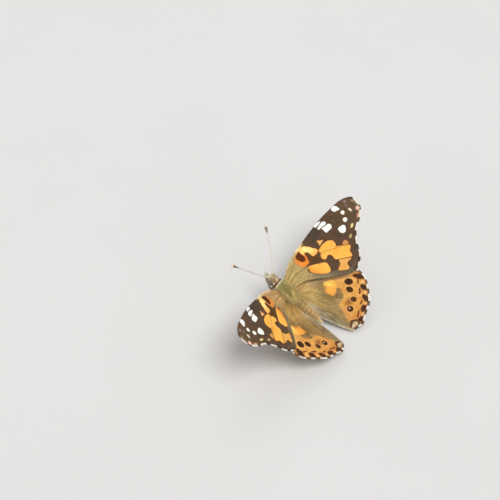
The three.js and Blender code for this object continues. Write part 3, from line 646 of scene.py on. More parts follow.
    # dashes between spots and margin
    for pts, w in (([[12.95, -15.35], [13.6, -15.0], [14.2, -14.65]], 0.17), ([[10.6, -17.05], [11.2, -16.85], [11.75, -16.5]], 0.24),
                   ([[8.15, -18.75], [8.7, -18.7], [9.15, -18.55]], 0.19), ([[4.5, -19.75], [5.3, -19.55], [6.0, -19.25]], 0.19)):
        c = over(c, rgb(96, 46, 24), stroke(x, y, pts, w, 0.1))
    # dark marks on the margin
    for pts in ([[14.35, -13.0], [15.0, -13.3], [15.5, -14.0], [15.95, -15.0], [15.95, -16.1], [15.4, -16.2], [14.9, -15.5], [14.45, -14.9], [14.3, -14.0]],
                [[12.75, -16.3], [13.35, -16.5], [13.5, -17.3], [13.45, -18.2], [13.0, -18.5], [12.5, -18.0], [12.2, -17.3], [12.4, -16.6]],
                [[10.3, -18.2], [10.95, -18.3], [10.85, -19.1], [10.6, -20.1], [10.2, -20.7], [9.6, -20.4], [9.4, -19.7], [9.8, -19.0]],
                [[6.6, -19.8], [7.4, -19.5], [8.2, -19.7], [8.3, -20.2], [7.9, -20.6], [7.4, -21.1], [6.9, -21.0], [6.5, -20.4]],
                [[3.9, -20.3], [4.6, -20.5], [5.1, -21.0], [4.9, -21.6], [4.2, -22.0], [3.7, -21.6], [3.6, -20.8]]):
        d = depth_in(x, y, pts)
        c = over(c, rgb(150, 92, 46), smooth(-0.55, -0.1, d) * 0.55)
        c = over(c, rgb(70, 44, 30), smooth(-0.24, 0.04, d))
    # pale orange cells of the margin
    for centre, half, tilt in (((14.1, -16.3), (0.7, 0.5), -50), ((11.75, -18.3), (0.6, 0.5), -50), ((9.0, -19.8), (0.55, 0.4), -20), ((6.0, -20.8), (0.6, 0.4), -10)):
        c = over(c, rgb(242, 190, 126), oval(x, y, centre, half, tilt, 0.3) * 0.75)
    # anal corner: dark bar over a lilac-grey lunule in a dark frame
    c = over(c, rgb(84, 58, 38), mark(x, y, [[0.9, -19.2], [1.6, -18.85], [2.4, -18.75], [3.0, -19.1], [3.5, -19.8], [3.6, -20.6], [3.3, -21.2], [2.2, -21.5],
                                             [0.9, -20.9], [0.5, -20.0]], 0.2))
    c = over(c, rgb(202, 176, 134), mark(x, y, [[1.0, -19.95], [1.7, -19.6], [2.6, -19.6], [3.1, -20.1], [3.0, -20.75], [2.3, -21.0], [1.4, -20.75]], 0.2) * 0.92)
    c = over(c, rgb(222, 212, 210), oval(x, y, (1.3, -20.15), (0.42, 0.3), 0, 0.2) * 0.75)
    rim, _ = line_distance(p, q, curve(HIND_TERMEN, False, 6))
    c = over(c, rgb(104, 66, 38), smooth(0.85, 0.7, rim) * smooth(0.4, 0.55, rim) * 0.7)
    for k, v in HIND_VEINS.items():
        s = stroke(p, q, v, 0.08, 0.08)
        c = over(c, rgb(178, 118, 60), s * (1 - hairy) * 0.35)
        c = over(c, rgb(124, 104, 66), s * hairy * 0.35)
    return np.clip(c, 0, 1)


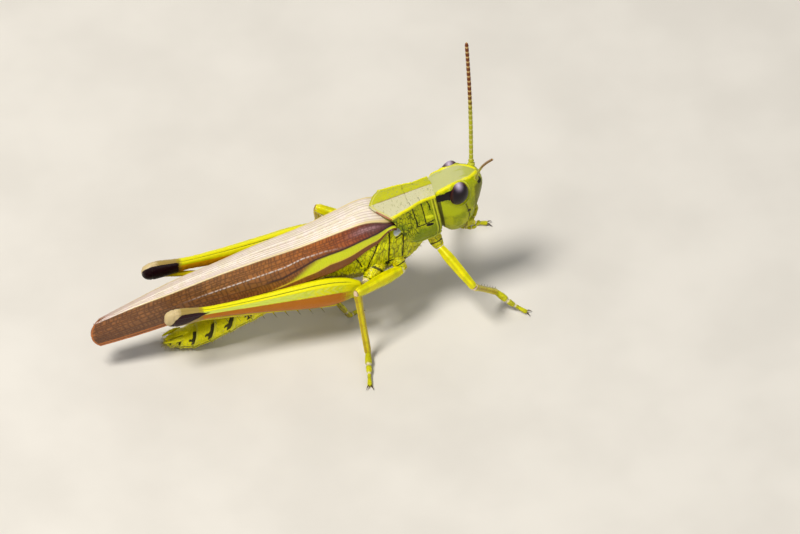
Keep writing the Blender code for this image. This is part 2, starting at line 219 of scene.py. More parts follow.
def net(at: Array, size: float, seed: int = 0) -> Array:
    """How near each place is to a seam of an uneven net.

    Args:
        at: places, with x, y and z in the last axis.
        size: the width of the net's cells.
        seed: another number gives another net.

    Returns:
        The distance to the nearest seam as a share of a cell.
    """
    cell = np.floor(at / size).astype(np.int64)
    first = np.full(at.shape[:-1], FAR)
    second = first.copy()
    for offset in np.ndindex(3, 3, 3):
        x, y, z = (cell[..., axis] + offset[axis] - 1 for axis in range(3))
        away = np.zeros(at.shape[:-1])
        for axis, base in enumerate((x, y, z)):
            spot = base + mixed_bits(x, y, z, seed + axis + 1)
            away += (at[..., axis] / size - spot) ** 2
        away = np.sqrt(away)
        second = np.minimum(second, np.maximum(first, away))
        first = np.minimum(first, away)
    return second - first


def trace(at: Array, path: Path, flat: bool = False) -> Array:
    """The distance from each place to a curve.

    Args:
        at: places, with x, y and z in the last axis.
        path: points that the curve goes through.
        flat: whether to measure as seen from the insect's side.

    Returns:
        The distances, in mm.
    """
    dense = smooth_table(path, TRACE_STEPS * (len(path) - 1) + 1)
    if flat:
        at, dense = at[..., ::2], dense[:, ::2]
    nearest = np.full(at.shape[:-1], np.inf)
    for spot in dense:
        nearest = np.minimum(nearest, ((at - spot) ** 2).sum(axis=-1))
    return np.sqrt(nearest)


def away_from(at: Array, spot: Point, stretch: Point = (1.0, 1.0, 1.0)) -> Array:
    """The distance from each place to a spot, with each axis's square multiplied by its stretch."""
    return np.sqrt(((at - np.array(spot)) ** 2 * np.array(stretch)).sum(axis=-1))


def both_sides(at: Array) -> Array:
    """The places with those on the insect's right turned over to its left."""
    folded = at.copy()
    folded[..., 1] = np.abs(folded[..., 1])
    return folded


def oval(
    turn: Array, half_width: Array, half_height: Array, squareness: Array | float = 1.0
) -> tuple[Array, Array]:
    """Points of a rounded oval.

    Args:
        turn: the angle, in radians.
        half_width, half_height: the oval's sizes.
        squareness: 1 for an ellipse, less for a boxier shape.

    Returns:
        The places across and up.
    """
    across, up = np.cos(turn), np.sin(turn)
    wide = half_width * np.sign(across) * np.abs(across) ** squareness
    high = half_height * np.sign(up) * np.abs(up) ** squareness
    return wide, high


# ---------------------------------------------------------------- finishes


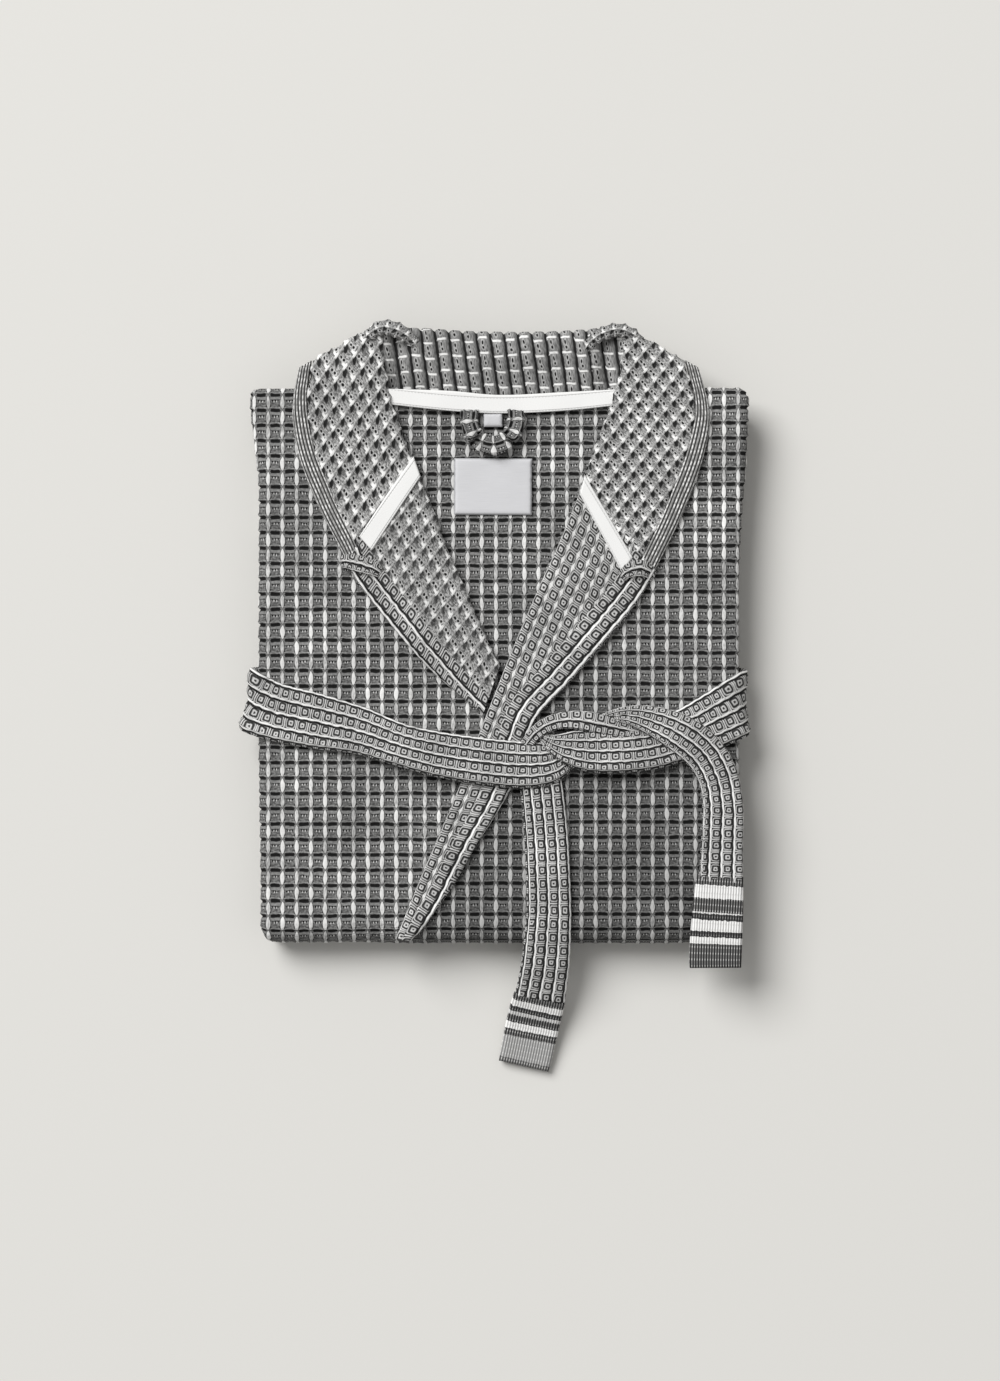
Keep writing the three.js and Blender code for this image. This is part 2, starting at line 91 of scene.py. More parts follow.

------------------------------------------------

* [TASK TO CARRY OUT]
Set down the listing above in full, please, exactly as it appears.

* [OUTPUT BELOW]
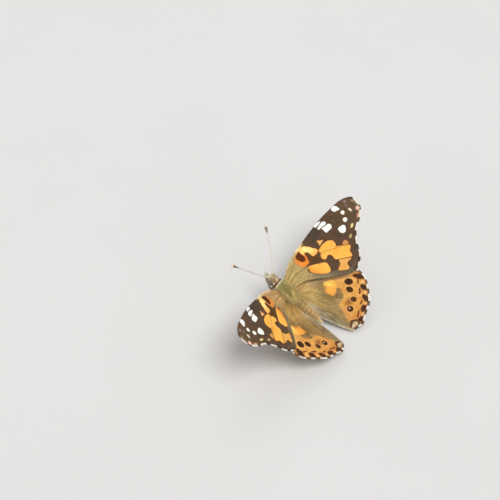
The three.js and Blender code for this object continues. Write part 3, from line 646 of scene.py on. More parts follow.
    # dashes between spots and margin
    for pts, w in (([[12.95, -15.35], [13.6, -15.0], [14.2, -14.65]], 0.17), ([[10.6, -17.05], [11.2, -16.85], [11.75, -16.5]], 0.24),
                   ([[8.15, -18.75], [8.7, -18.7], [9.15, -18.55]], 0.19), ([[4.5, -19.75], [5.3, -19.55], [6.0, -19.25]], 0.19)):
        c = over(c, rgb(96, 46, 24), stroke(x, y, pts, w, 0.1))
    # dark marks on the margin
    for pts in ([[14.35, -13.0], [15.0, -13.3], [15.5, -14.0], [15.95, -15.0], [15.95, -16.1], [15.4, -16.2], [14.9, -15.5], [14.45, -14.9], [14.3, -14.0]],
                [[12.75, -16.3], [13.35, -16.5], [13.5, -17.3], [13.45, -18.2], [13.0, -18.5], [12.5, -18.0], [12.2, -17.3], [12.4, -16.6]],
                [[10.3, -18.2], [10.95, -18.3], [10.85, -19.1], [10.6, -20.1], [10.2, -20.7], [9.6, -20.4], [9.4, -19.7], [9.8, -19.0]],
                [[6.6, -19.8], [7.4, -19.5], [8.2, -19.7], [8.3, -20.2], [7.9, -20.6], [7.4, -21.1], [6.9, -21.0], [6.5, -20.4]],
                [[3.9, -20.3], [4.6, -20.5], [5.1, -21.0], [4.9, -21.6], [4.2, -22.0], [3.7, -21.6], [3.6, -20.8]]):
        d = depth_in(x, y, pts)
        c = over(c, rgb(150, 92, 46), smooth(-0.55, -0.1, d) * 0.55)
        c = over(c, rgb(70, 44, 30), smooth(-0.24, 0.04, d))
    # pale orange cells of the margin
    for centre, half, tilt in (((14.1, -16.3), (0.7, 0.5), -50), ((11.75, -18.3), (0.6, 0.5), -50), ((9.0, -19.8), (0.55, 0.4), -20), ((6.0, -20.8), (0.6, 0.4), -10)):
        c = over(c, rgb(242, 190, 126), oval(x, y, centre, half, tilt, 0.3) * 0.75)
    # anal corner: dark bar over a lilac-grey lunule in a dark frame
    c = over(c, rgb(84, 58, 38), mark(x, y, [[0.9, -19.2], [1.6, -18.85], [2.4, -18.75], [3.0, -19.1], [3.5, -19.8], [3.6, -20.6], [3.3, -21.2], [2.2, -21.5],
                                             [0.9, -20.9], [0.5, -20.0]], 0.2))
    c = over(c, rgb(202, 176, 134), mark(x, y, [[1.0, -19.95], [1.7, -19.6], [2.6, -19.6], [3.1, -20.1], [3.0, -20.75], [2.3, -21.0], [1.4, -20.75]], 0.2) * 0.92)
    c = over(c, rgb(222, 212, 210), oval(x, y, (1.3, -20.15), (0.42, 0.3), 0, 0.2) * 0.75)
    rim, _ = line_distance(p, q, curve(HIND_TERMEN, False, 6))
    c = over(c, rgb(104, 66, 38), smooth(0.85, 0.7, rim) * smooth(0.4, 0.55, rim) * 0.7)
    for k, v in HIND_VEINS.items():
        s = stroke(p, q, v, 0.08, 0.08)
        c = over(c, rgb(178, 118, 60), s * (1 - hairy) * 0.35)
        c = over(c, rgb(124, 104, 66), s * hairy * 0.35)
    return np.clip(c, 0, 1)


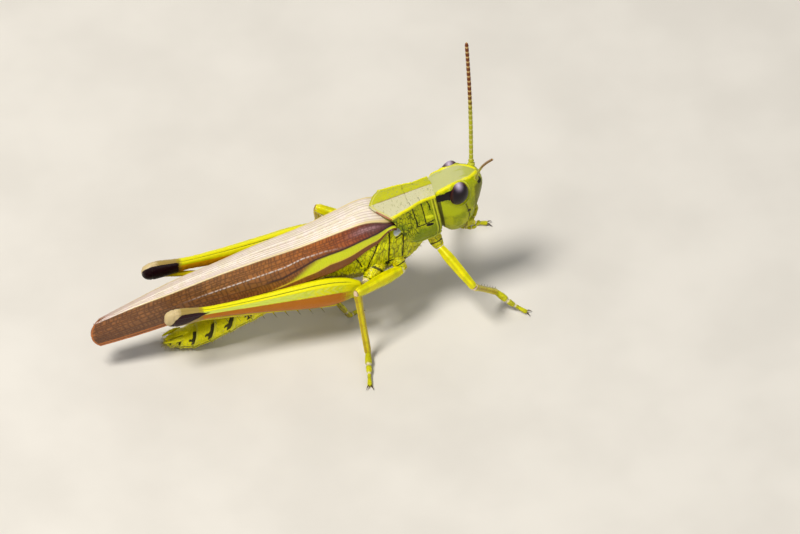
Keep writing the Blender code for this image. This is part 2, starting at line 219 of scene.py. More parts follow.
def net(at: Array, size: float, seed: int = 0) -> Array:
    """How near each place is to a seam of an uneven net.

    Args:
        at: places, with x, y and z in the last axis.
        size: the width of the net's cells.
        seed: another number gives another net.

    Returns:
        The distance to the nearest seam as a share of a cell.
    """
    cell = np.floor(at / size).astype(np.int64)
    first = np.full(at.shape[:-1], FAR)
    second = first.copy()
    for offset in np.ndindex(3, 3, 3):
        x, y, z = (cell[..., axis] + offset[axis] - 1 for axis in range(3))
        away = np.zeros(at.shape[:-1])
        for axis, base in enumerate((x, y, z)):
            spot = base + mixed_bits(x, y, z, seed + axis + 1)
            away += (at[..., axis] / size - spot) ** 2
        away = np.sqrt(away)
        second = np.minimum(second, np.maximum(first, away))
        first = np.minimum(first, away)
    return second - first


def trace(at: Array, path: Path, flat: bool = False) -> Array:
    """The distance from each place to a curve.

    Args:
        at: places, with x, y and z in the last axis.
        path: points that the curve goes through.
        flat: whether to measure as seen from the insect's side.

    Returns:
        The distances, in mm.
    """
    dense = smooth_table(path, TRACE_STEPS * (len(path) - 1) + 1)
    if flat:
        at, dense = at[..., ::2], dense[:, ::2]
    nearest = np.full(at.shape[:-1], np.inf)
    for spot in dense:
        nearest = np.minimum(nearest, ((at - spot) ** 2).sum(axis=-1))
    return np.sqrt(nearest)


def away_from(at: Array, spot: Point, stretch: Point = (1.0, 1.0, 1.0)) -> Array:
    """The distance from each place to a spot, with each axis's square multiplied by its stretch."""
    return np.sqrt(((at - np.array(spot)) ** 2 * np.array(stretch)).sum(axis=-1))


def both_sides(at: Array) -> Array:
    """The places with those on the insect's right turned over to its left."""
    folded = at.copy()
    folded[..., 1] = np.abs(folded[..., 1])
    return folded


def oval(
    turn: Array, half_width: Array, half_height: Array, squareness: Array | float = 1.0
) -> tuple[Array, Array]:
    """Points of a rounded oval.

    Args:
        turn: the angle, in radians.
        half_width, half_height: the oval's sizes.
        squareness: 1 for an ellipse, less for a boxier shape.

    Returns:
        The places across and up.
    """
    across, up = np.cos(turn), np.sin(turn)
    wide = half_width * np.sign(across) * np.abs(across) ** squareness
    high = half_height * np.sign(up) * np.abs(up) ** squareness
    return wide, high


# ---------------------------------------------------------------- finishes


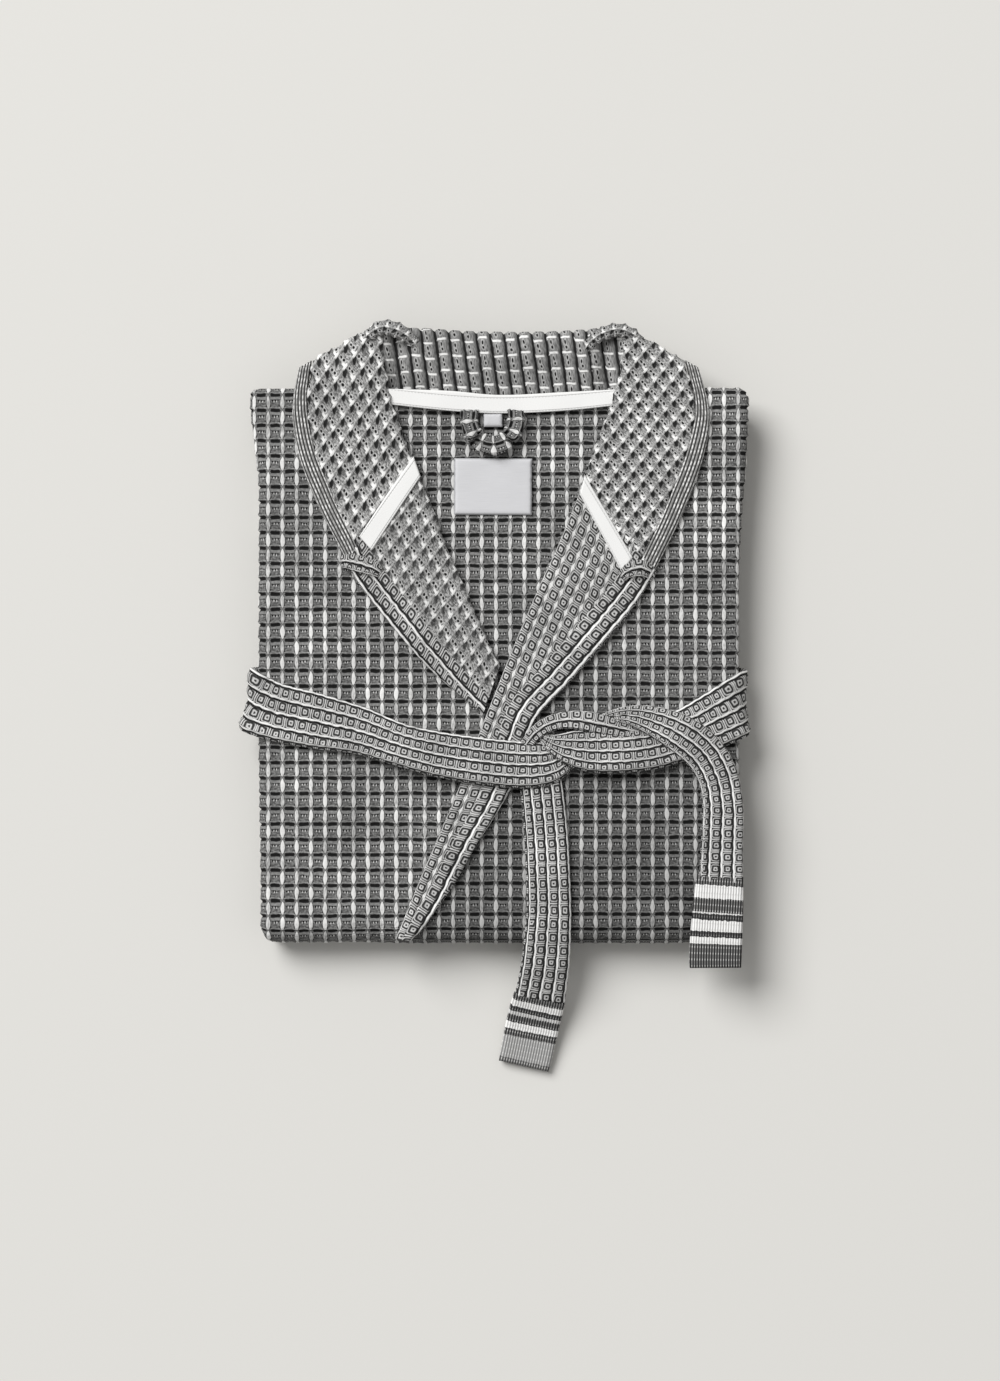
Keep writing the three.js and Blender code for this image. This is part 2, starting at line 91 of scene.py. More parts follow.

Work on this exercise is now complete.